Tuesday, March 25, 2008

Sick...again and again

Well, for once I can say it's not ME that is sick! That doesn't happen very often. Nick isn't feeling well, is stuffy and feverish, and so is Kayden. I feel bad for both of them. Last night Kayden was whining and crying from about 9:00pm until 11:00pm. Nick had to get a few things done for work but when he finished he took him downstairs to see if he could get him to feel better and fall asleep and let me go to bed. I was drained and fell dead asleep.

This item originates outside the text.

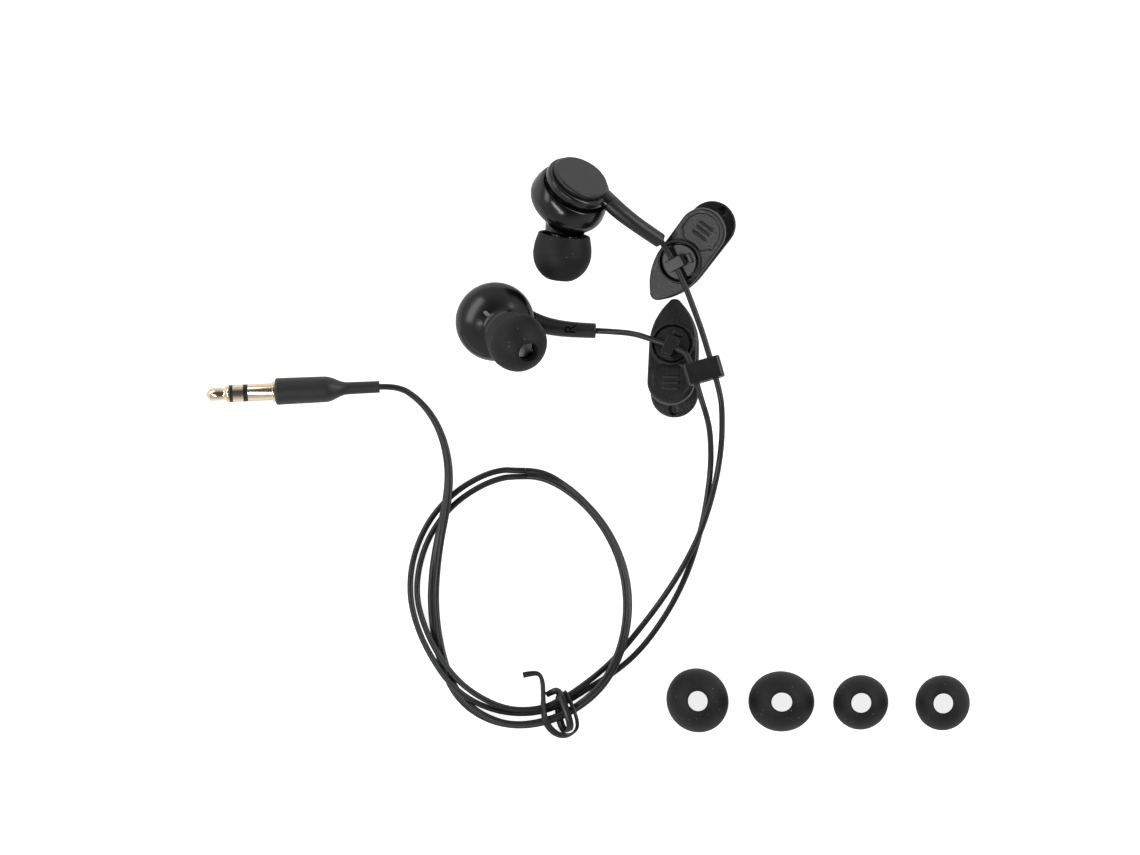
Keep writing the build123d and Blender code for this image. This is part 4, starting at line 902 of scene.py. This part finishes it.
centres = line_points(spline_curve("tie_line", [place for place, width in TIE_ROUTE]))
edge_route = [tuple(Vector(place) + Vector(width)) for place, width in TIE_ROUTE]
edges = line_points(spline_curve("tie_edge", edge_route))
tie_stations = []
for i, (centre, edge) in enumerate(zip(centres, edges)):
    along = (centres[min(i + 1, len(centres) - 1)] - centres[max(i - 1, 0)]).normalized()
    across = edge - centre
    across = (across - along * across.dot(along)).normalized()
    tie_stations.append((centre, across, along.cross(across)))
tie = add_piece("twist_strip", swept_mesh("twist_strip", tie_stations, tie_outline()), "tie_plastic")
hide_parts("twist_tie")
print("tie", round(travelled(centres)[-1] / MM, 1), "mm")

# %% [markdown]
# ## The table and the light
# The set lies on plain white. The table is a white sheet that lifts itself to full white for the camera, so
# only soft contact shadows stay. The light comes from the sides: with a darker sky right above, black plastic
# stays black and its edges and domes catch long highlights.

# %% White table
TABLE_HALF = 1.5            # half its side, in metres
TABLE_DROP = 0.02 * MM      # keeps the sheet just clear of what stands on it
PAPER = 0.85                # share of light that the sheet sends back
CAMERA_LIFT = 0.85          # light of its own that it shows to the camera
MIRROR_LIFT = 0.15          # and that it shows to a mirror or a clear piece
table_mesh = bpy.data.meshes.new("table")
corners = [(x * TABLE_HALF, y * TABLE_HALF, 0) for x, y in ((-1, -1), (1, -1), (1, 1), (-1, 1))]
table_mesh.from_pydata(corners, [], [(0, 1, 2, 3)])
table = bpy.data.objects.new("table", table_mesh)
table.location.z = -TABLE_DROP
bpy.context.scene.collection.objects.link(table)
sheet = bpy.data.materials.new("white_sheet")
sheet.use_nodes = True
table_mesh.materials.append(sheet)
tree = sheet.node_tree
tree.nodes.remove(tree.nodes["Principled BSDF"])
paper = add_node(sheet, "ShaderNodeBsdfDiffuse", {"Color": (PAPER, PAPER, PAPER, 1)})
rays = add_node(sheet, "ShaderNodeLightPath")
mirrored = add_node(sheet, "ShaderNodeMath", {0: rays.outputs["Is Glossy Ray"],
                                              1: rays.outputs["Is Transmission Ray"]}, operation="ADD")
dimmed = add_node(sheet, "ShaderNodeMath", {0: mirrored.outputs[0], 1: MIRROR_LIFT}, operation="MULTIPLY")
lift = add_node(sheet, "ShaderNodeMath",
                {0: rays.outputs["Is Camera Ray"], 1: CAMERA_LIFT, 2: dimmed.outputs[0]},
                operation="MULTIPLY_ADD")
glow = add_node(sheet, "ShaderNodeEmission", {"Strength": lift.outputs[0]})
both = add_node(sheet, "ShaderNodeAddShader", {0: paper.outputs[0], 1: glow.outputs[0]})
tree.links.new(both.outputs[0], tree.nodes["Material Output"].inputs["Surface"])

# %% World: bright round the sides, darker above
HORIZON = 0.6
OVERHEAD = 0.07
world = bpy.data.worlds.new("studio")
bpy.context.scene.world = world
world.use_nodes = True
sky = world.node_tree.nodes["Background"]
direction = add_node(world, "ShaderNodeTexCoord").outputs["Generated"]
height = add_node(world, "ShaderNodeSeparateXYZ", {0: direction}).outputs["Z"]
dome = add_node(world, "ShaderNodeValToRGB", {"Fac": height})
dome.color_ramp.elements[0].color = (HORIZON, HORIZON, HORIZON, 1)
dome.color_ramp.elements[0].position = 0.4
dome.color_ramp.elements[1].color = (OVERHEAD, OVERHEAD, OVERHEAD, 1)
dome.color_ramp.elements[1].position = 0.85
world_rays = add_node(world, "ShaderNodeLightPath")
backdrop = add_node(world, "ShaderNodeMixRGB", {"Fac": world_rays.outputs["Is Camera Ray"],
                                                 "Color1": dome.outputs["Color"]})
backdrop.inputs["Color2"].default_value = (1, 1, 1, 1)
world.node_tree.links.new(backdrop.outputs[0], sky.inputs["Color"])

# %% Softboxes
SOFTBOXES = {
    # place, width and height in metres, then power in watts
    "left_softbox": ((-0.85, 0.5, 0.55), 1.1, 0.3, 3.0),
    "right_softbox": ((0.75, 0.35, 0.7), 0.9, 0.25, 5.0),
    "front_softbox": ((-0.5, -0.3, 0.8), 0.8, 0.12, 4.0),
}


def softbox(name, place, width, height, power):
    """An area lamp that looks at the middle of the table, with its long side level."""
    lamp = bpy.data.lights.new(name, "AREA")
    lamp.shape = "RECTANGLE"
    lamp.size = width
    lamp.size_y = height
    lamp.energy = power
    box = bpy.data.objects.new(name, lamp)
    bpy.context.scene.collection.objects.link(box)
    box.location = place
    box.rotation_euler = (Vector((*FIELD_CENTRE, 0)) - Vector(place)).to_track_quat("-Z", "Y").to_euler()


for name, settings in SOFTBOXES.items():
    softbox(name, *settings)
print("softboxes:", len(SOFTBOXES))

# %% Colours as written
bpy.context.scene.view_settings.view_transform = "Standard"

I woke up at 3:00 am to Nick finally coming to bed after Kayden finally fell asleep. I felt so bad because Nick is the one that doesn't feel good, yet he was up most of the night with Kayden. At about 4:30am Kayden started to whine and cry again in his room. I rolled over to see if Nick was awake and he was out cold. So I got up and bundled him up in a blankie and laid down on the couch with him upstairs. He fell asleep with his head on my chest after about 20 minutes of whining and looking at me like "mom, help me". It was so sad.

I couldn't sleep. I just sat there and watched him sleep and listened to him breath. He was feverish so his breathing was a little faster then normal, and I always get so scared when he breaths faster or wheezes. 6:00am came and the coffee pot started and woke Kayden up. I put him back in bed with a bottle, and he slept for about 15 minutes, long enough for me to shower.

I missed Monday last week because Kayden was sick, and then I took Friday off because Chrissy was really sick the last part of the week. I decided I had better at least try to come to work for part of the day and take Kayden to Chrissy. I know she is good with him and he will be ok but man I feel so guilty. I remember being little and sick and just wanting my bed and my mom, yet here I am dropping off my little guy when he doesn't feel good. It is hard working full time and trying to be a mom at the same time. I just wish I could have stayed home and held and loved him all day. :( It's going to be a long day.